De triomf der Mongolen
Genghis Khan begon zijn overwinningscarrière als een eenzame vluchteling, en zijn eerste volgelingen waren mannen die, net als hijzelf, geen sterke verwantschapsbanden hadden omdat hun clans in de oorlog ongelukkig waren uitgevallen. Onder een dergelijke verzameling van min of meer gedetribaliseerde krijgers had het bureaucratische principe van meet af aan vrij spel. Genghis hoefde nooit de compromissen te sluiten met de traditionele status die nodig zouden zijn geweest als hij niet als vluchteling was begonnen, verstoken van de ondersteunende banden die zo vitaal waren voor het traditionele steppe-leven.
De ongeremde toepassing van het bureaucratische principe begiftigde de legers van Genghis Khan met een opmerkelijk uitbreidingsvermogen. In plaats van eenvoudigweg stammengroepen in zijn gevolg op te nemen, zoals vroegere steppeveroveraars hadden gedaan, reorganiseerde Genghis zijn verslagen vijanden in tientallen en honderden en gaf hij zijn eigen mannen het bevel over elk van de eenheden. Deze praktijk garandeerde snelle promotie voor mannen met bewezen capaciteiten. Een carrière die openstond voor talent maakte het mogelijk dat een gewone stamlid het bevel kreeg over wel 10.000 man. Net als in de moderne strijdkrachten werd het streven naar promotie waarschijnlijk een manier van leven voor ambitieuze individuen, wier loyaliteit op die manier het meest effectief werd verlegd van de verwantschapsgroeperingen naar hun hoop op bureaucratische promotie. Op die manier werd het Mongoolse leger in staat gesteld om zich onbeperkt uit te breiden tot letterlijk alle volkeren van de Euraziatische steppe zich bij haar aansloten, van Mantsjoerije in het oosten tot Oekraïne in het westen. Deze opmerkelijke en zeer snelle militair-bureaucratische eenwording van de steppe werd aangevuld met de verovering van het grootste deel van de beschaafde landen die aan de steppe grensden. Zo werden heel China (tegen 1279), het grootste deel van het Midden-Oosten (tegen 1260) en alle Russische vorstendommen behalve Novgorod (tegen 1241) onder de heerschappij van de Mongolen gebracht.

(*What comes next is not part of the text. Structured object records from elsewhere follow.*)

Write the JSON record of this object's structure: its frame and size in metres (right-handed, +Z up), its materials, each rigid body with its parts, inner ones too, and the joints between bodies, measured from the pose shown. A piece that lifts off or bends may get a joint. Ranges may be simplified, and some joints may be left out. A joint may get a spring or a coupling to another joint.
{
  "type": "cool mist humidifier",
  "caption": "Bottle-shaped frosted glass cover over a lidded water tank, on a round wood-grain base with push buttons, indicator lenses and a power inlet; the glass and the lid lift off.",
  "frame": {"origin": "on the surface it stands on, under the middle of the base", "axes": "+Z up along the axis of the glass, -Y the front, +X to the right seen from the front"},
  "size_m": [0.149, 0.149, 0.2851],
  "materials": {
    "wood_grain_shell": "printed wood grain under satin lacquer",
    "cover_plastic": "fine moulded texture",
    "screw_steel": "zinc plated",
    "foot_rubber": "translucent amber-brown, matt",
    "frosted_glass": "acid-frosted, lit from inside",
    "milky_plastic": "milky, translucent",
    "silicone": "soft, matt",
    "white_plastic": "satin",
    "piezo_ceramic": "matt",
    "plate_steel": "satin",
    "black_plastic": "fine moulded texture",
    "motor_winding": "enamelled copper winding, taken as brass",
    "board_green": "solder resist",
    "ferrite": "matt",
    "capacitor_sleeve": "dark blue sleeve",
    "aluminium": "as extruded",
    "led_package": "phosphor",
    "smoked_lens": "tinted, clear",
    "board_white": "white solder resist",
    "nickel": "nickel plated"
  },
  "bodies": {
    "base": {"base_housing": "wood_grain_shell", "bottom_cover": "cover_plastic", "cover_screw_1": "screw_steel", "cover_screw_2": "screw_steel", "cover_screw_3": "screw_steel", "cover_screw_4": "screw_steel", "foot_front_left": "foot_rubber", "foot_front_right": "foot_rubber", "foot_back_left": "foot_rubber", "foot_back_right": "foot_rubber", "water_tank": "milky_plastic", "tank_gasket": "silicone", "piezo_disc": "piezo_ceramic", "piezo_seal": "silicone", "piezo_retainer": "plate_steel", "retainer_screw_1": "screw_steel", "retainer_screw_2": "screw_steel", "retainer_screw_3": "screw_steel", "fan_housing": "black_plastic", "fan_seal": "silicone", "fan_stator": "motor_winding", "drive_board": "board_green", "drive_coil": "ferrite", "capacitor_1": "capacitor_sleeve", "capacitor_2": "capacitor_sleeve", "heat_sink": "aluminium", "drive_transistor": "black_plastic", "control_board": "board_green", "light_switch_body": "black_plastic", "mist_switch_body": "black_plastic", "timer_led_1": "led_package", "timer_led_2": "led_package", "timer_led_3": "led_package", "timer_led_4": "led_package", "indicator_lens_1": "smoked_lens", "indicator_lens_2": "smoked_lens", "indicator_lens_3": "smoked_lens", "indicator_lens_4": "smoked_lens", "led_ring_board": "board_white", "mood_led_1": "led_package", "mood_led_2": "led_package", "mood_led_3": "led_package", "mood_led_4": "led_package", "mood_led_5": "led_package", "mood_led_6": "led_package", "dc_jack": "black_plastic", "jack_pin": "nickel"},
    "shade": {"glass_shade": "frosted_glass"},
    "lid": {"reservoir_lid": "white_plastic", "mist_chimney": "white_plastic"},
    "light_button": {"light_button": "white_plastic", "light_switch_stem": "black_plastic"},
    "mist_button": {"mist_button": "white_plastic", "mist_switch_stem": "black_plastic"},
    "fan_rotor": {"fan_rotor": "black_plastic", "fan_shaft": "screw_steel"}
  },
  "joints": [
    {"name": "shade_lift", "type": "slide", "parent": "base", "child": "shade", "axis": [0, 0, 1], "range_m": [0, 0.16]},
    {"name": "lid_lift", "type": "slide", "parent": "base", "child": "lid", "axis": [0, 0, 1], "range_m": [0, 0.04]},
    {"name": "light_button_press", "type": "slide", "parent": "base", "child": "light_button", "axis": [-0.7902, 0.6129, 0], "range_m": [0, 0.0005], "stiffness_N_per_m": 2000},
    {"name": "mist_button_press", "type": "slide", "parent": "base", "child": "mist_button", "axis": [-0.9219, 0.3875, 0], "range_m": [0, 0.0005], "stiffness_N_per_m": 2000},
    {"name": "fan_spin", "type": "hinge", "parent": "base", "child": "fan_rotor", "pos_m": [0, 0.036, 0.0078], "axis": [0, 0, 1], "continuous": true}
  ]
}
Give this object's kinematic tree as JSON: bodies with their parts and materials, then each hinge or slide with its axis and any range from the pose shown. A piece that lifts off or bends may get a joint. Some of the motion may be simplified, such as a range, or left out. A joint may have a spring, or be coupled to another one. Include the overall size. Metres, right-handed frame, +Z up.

De Mongolen waren natuurlijk ervaren handelaars op het ogenblik van hun veroveringen. Karavanen trokken vrij rond in hun domeinen, en duizenden, misschien wel tienduizenden mensen reisden tussen Europa en China. Marco Polo’s verslag van zijn opmerkelijke carrière in dienst van Kublai Khan in China toont aan hoe gemakkelijk de Mongolen vreemdelingen in dienst namen en kooplieden uit verre landen verwelkomden. De Chinese vaardigheden waren toen superieur aan die van andere delen van de wereld. De intensievere communicatie onder de Mongolen maakte de verspreiding van bepaalde Chinese vaardigheden en smaken naar de rest van Eurazië mogelijk. Het buskruit, het kompas en de boekdrukkunst waren vooral belangrijk voor Europa. In het Midden-Oosten hadden Chinese luxeartikelen zoals zijde, porselein en schilderstijlen de duidelijkste invloed.
Het religieuze beleid van de Mongolen bracht zowel moslim- als christelijke gelovigen in verwarring. De vroege Khans gaven er de voorkeur aan meerdere communicatielijnen met bovennatuurlijke machten open te houden en moedigden daarom rivaliserende godsdiensten – christelijk, islamitisch en boeddhistisch – aan aan hun hoven naast elkaar te bestaan. Uiteindelijk veroverde een uit Tibet afkomstige vorm van boeddhisme het primaat bij de Mongolen, maar dit werd pas in de 18de eeuw definitief bevestigd.
Genghis Khan stierf in 1227, lang voordat de Mongoolse expansie haar hoogtepunt had bereikt. Tot aan het einde van de eeuw bleven de Mongoolse legers offensief en vielen Japan (1281), Annam (het huidige Vietnam) en Birma (1285-87) en het verre Java (1292-93) binnen. Tijdens deze expansie toonden zij een opmerkelijke bereidheid om nieuwe technologische mogelijkheden te benutten. Zelfs tijdens het leven van Genghis Khan was het voor de verovering van Noord-China nodig geweest dat zij de belegeringstechnieken beheersten; en de verovering van Zuid-China vereiste dat zij ook vanaf schepen leerden vechten. Zij blonken uit in verkenning en logistiek en hebben in hun buitengewone veroveringstijd nooit een gelijke ontmoet, behalve misschien de Japanners, die hen met behulp van een tyfoon in 1281 terugdreven.